True and there’s nothing stopping employers of blue collar workers starting them on casual rates(up to 12 months) and moving them over to full time rates when they’re satisfied they are good employees. Granted this is probably more confined to blue collar employment. In any case you usually know if they’re any good within a matter of days, but it’s hard to fake it for 3 months, even on probationary terms. Employers are not interested in saving on holiday pay, sick pay,etc, but more in avoiding being saddled with a clever dud.
“their most disadvantaged ethnic underclass (blacks) represents 10-20 times the percentage of the population as does Australia’s (Aboriginals)).”
I don’t get this. Blacks in the US are 10% of the population. If they are overrepresented in the underclass by 10-20 times, then they must be 100%-200% of the underclass.
Anyway, comparisons with US miss the point totally. It looks to me like what Johnny H is doing is setting us up to look like the UK. He’s even (almost) copied the name of the key institution – the Fair (“Low” in the UK) Pay Commission. Not that the UK is anything to celebrate. It was all set up by Thatcher in the 80s, with the slightest of tweaks from Blair. But that is Howard’s model, not the United States.
if you want to make predictions about what these changes will mean for average wages, inequality, employment, etc, look at the UK.
bill posters, I’m a product of public education. Can I suggest a job with the SA Ed Dept mate?
Jack, my general point about labour hire companies still stands, although the Oanh vs Thiess case mentioned elsewhere, has put the cat among the pigeons there. All that will do is make employers churn workers through labour hire more often. Squeezing balloons mate. I have a hunch dropping unfair dismissals will decimate the labour hire industry. Room for adroit unions to pick up the slack, provided they concentrate on their core business, instead of going off on tangents like student unions have. Methinks the doomsayers on IR reform are protesting too much because deep down they know the sky won’t fall, just like floating the dollar, reducing tarriffs, GST and waterfront reform. Employees now regularly sack their boss, fairly or unfairly with no redress, on a scale of magnitude that dwarfs the reverse scenario. Evening up the legislative slate for employers is no longer the bogey of the past for this modern workforce.
Clarification:
Blacks = 10%-20% of the population in the US
Aboriginals = 1%-2% of the population in AU
(rough percentages – I am not certain of the exact figures).

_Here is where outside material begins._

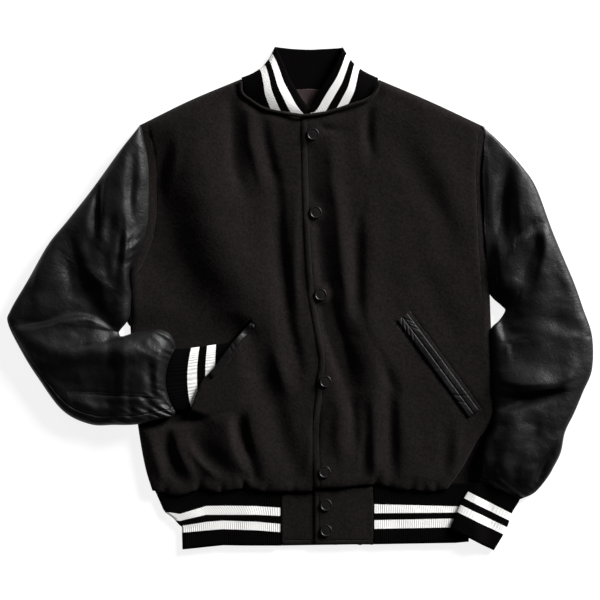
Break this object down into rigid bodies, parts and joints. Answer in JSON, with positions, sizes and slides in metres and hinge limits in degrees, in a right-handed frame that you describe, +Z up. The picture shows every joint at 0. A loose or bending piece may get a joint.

Each is by far the most disadvantaged ethnically distinct underclass in their respective countries (maybe throw Native Americans in with Blacks in the US).
Hence, the most disadvantaged underclass in the US is 10-20 times the same size (as a proportion of overall population) as the corresponding underclass in AU.
observa, you completely misunderstand the dynamics of labour hire. These IR reforms are strongly supported by the labour hire industry, to the extent that federal take-over of state IR systems may even have arisen from labour hire lobbyists, as a solution to that industry’s fear that state governments were moving to clean up the industry.
I would like to write more and may do later, but I have to fly just now.
Be interested to hear your take on this Tony. Yes I do think the labour hire Cos are pushing this, but I don’t think they fully understand the dynamics of their existing role(ie defacto skirting around current sticky dismissal laws)and they’re gunna be in for a rude shock with their double edged sword in future. SMEs won’t need their ‘try before you buy’ workers in a brave new world. They can cut out the middleman and ‘try before they buy’ themselves. IMO that will cut out a big chunk of their current role.
“Methinks the doomsayers on IR reform are protesting too much because deep down they know the sky won’t fall”
Sure, the sky won’t fall in relation to wages and working conditions. But aside from their scaremongering, I suspect most union bosses aren’t thinking much about conditions. They’re worried about their own power. And hopefully the sky will fall in respect of that.
The labour hire firms act as a useful filter. Whether that constitutes enough value in the absence of wrongful dismissal remains to be seen.
My guess: for generic jobs, probably. For more specialist jobs, probably not.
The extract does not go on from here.